In an advisory opinion posted November 10, 2021 (AO 21-15), the Office of the Inspector General of the United States Department of Health and Human Services (OIG) appeared to soften a disturbing position that it had taken in 2012 regarding the employment safe harbor.

The issue is the breadth of the employment safe harbor, which is also specifically included in the Federal Anti-Kickback Statute (AKS) as a statutory exception.  In Advisory Opinion 12-06 (AO 12-06), the OIG confronted referring physicians attempting to profit from anesthesiology services.  Without going into the details of that complicated opinion, AO 12-06 evaluated a situation where a new entity was created (owned by the referring physicians’ professional entity) that would employ or contract with anesthesiologists to provide services at the ASC.  The OIG noted that, “neither the employment safe harbor nor the personal services and management contracts safe harbor would protect the remuneration” reflected in the distribution of profit generated by the employees to the owners of the practice.  This statement effectively meant that the OIG had largely eviscerated the employment and personal services safe harbors because those safe harbors would only apply where the referring employer or contractor did not potentially profit from the employment or contract.  But this is almost never the intent, and in fact, failure to profit might itself raise FMV and commercial reasonableness issues.  It is also difficult to imagine that Congress, in adding the statutory exception to the AKS, meant it only to apply where the referring employer did not anticipate a profit.

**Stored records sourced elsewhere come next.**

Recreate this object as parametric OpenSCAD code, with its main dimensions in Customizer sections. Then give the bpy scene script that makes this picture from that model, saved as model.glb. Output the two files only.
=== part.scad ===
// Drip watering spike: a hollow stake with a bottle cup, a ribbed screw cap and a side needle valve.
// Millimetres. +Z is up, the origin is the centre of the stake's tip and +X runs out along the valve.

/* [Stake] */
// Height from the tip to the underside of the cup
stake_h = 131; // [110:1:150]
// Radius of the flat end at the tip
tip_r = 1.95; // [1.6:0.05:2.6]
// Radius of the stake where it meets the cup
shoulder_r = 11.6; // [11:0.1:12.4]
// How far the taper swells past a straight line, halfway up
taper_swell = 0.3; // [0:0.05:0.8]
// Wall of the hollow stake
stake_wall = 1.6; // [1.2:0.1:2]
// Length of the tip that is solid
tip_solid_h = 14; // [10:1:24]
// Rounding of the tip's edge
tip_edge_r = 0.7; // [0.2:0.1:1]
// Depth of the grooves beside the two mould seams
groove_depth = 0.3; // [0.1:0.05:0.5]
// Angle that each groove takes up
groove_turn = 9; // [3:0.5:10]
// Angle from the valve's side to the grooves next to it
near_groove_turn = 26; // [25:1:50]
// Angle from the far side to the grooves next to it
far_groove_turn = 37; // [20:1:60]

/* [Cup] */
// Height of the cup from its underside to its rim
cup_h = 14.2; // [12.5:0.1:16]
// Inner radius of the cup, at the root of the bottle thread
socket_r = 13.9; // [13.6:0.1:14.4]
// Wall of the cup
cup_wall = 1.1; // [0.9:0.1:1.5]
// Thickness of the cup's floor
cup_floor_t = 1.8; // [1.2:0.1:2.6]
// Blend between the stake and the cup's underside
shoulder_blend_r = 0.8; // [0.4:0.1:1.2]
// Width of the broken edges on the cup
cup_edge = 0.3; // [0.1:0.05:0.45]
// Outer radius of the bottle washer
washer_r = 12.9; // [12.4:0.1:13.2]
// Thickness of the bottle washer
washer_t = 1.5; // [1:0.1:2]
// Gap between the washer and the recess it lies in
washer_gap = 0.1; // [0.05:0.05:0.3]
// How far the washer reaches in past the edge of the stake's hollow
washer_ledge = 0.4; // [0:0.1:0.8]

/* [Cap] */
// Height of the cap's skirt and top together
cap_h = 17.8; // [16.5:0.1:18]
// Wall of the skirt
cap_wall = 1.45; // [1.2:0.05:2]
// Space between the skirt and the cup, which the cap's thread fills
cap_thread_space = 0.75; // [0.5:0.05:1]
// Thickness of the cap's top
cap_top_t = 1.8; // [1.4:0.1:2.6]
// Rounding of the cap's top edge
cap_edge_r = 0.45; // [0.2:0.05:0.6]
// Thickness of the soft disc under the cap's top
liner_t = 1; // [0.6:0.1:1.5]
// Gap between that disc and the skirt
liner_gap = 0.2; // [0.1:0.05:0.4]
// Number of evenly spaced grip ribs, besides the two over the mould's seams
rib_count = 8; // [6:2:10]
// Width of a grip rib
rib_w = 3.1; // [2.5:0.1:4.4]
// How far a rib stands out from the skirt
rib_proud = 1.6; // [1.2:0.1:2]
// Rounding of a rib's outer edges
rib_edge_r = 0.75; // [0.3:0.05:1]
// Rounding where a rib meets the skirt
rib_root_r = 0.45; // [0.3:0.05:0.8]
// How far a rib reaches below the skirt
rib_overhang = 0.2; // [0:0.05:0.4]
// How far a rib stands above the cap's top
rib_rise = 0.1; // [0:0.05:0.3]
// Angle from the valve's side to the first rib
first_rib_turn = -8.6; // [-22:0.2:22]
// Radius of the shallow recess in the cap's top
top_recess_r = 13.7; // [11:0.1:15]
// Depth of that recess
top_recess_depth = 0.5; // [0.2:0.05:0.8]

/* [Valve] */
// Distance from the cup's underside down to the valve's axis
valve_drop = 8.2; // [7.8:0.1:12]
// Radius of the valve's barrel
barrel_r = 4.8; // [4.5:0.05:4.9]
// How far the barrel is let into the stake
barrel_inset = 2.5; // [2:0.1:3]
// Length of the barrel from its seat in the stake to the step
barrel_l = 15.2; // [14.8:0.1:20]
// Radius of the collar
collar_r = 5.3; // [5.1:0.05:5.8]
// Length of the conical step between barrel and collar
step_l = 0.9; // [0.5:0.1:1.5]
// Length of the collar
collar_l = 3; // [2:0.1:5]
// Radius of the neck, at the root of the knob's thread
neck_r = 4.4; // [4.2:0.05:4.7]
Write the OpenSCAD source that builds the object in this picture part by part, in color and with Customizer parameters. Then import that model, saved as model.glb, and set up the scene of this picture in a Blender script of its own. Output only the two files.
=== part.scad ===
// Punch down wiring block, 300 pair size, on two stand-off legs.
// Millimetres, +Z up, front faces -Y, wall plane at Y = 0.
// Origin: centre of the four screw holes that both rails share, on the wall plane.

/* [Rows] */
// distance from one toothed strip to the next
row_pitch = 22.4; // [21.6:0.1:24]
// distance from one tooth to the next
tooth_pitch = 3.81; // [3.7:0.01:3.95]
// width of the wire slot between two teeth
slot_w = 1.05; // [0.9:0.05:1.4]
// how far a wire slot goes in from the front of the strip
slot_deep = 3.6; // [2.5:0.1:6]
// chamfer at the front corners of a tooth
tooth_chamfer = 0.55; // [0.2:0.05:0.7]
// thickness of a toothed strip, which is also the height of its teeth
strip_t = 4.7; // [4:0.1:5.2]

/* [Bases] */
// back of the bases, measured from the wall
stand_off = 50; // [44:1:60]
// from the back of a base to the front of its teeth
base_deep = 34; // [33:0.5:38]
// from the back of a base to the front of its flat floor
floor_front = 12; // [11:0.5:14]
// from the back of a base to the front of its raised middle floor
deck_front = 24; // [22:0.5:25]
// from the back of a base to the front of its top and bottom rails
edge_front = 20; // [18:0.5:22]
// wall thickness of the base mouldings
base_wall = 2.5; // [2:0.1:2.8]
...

In its recently-published AO 21-15, the OIG cleared the air a bit.  It blessed the employment of a CRNA to provide anesthesia services to a pain management practice, while aware that the practice would likely profit off its referrals to the CRNA as a result of the CRNA’s assignment of its billing rights.  The OIG first noted that it continues to maintain that the employment safe harbor does not protect the distribution of profits to referring shareholders related to the employment.  However, the OIG noted that bona fide employment in which a professional reassigns billing rights in exchange for compensation is “a commonplace practice in the health care industry, explicitly authorized by … the Medicare program.”  Since at issue was a “straightforward employment agreement” where the employer “assumes certain duties that may be typical of an employer and where … the CRNA is a bona fide employee,” the OIG deemed the employment to present a low risk of abuse and approved the relationship.

While it is disappointing that the OIG continues to argue that the employment exception does not protect a standard and accepted component of health care employment, it appears that the OIG is aware of the problems its position creates.  Its new position accepts bona fide employment despite the profit to be generated for the CRNA’s employer based on the CRNA’s referrals.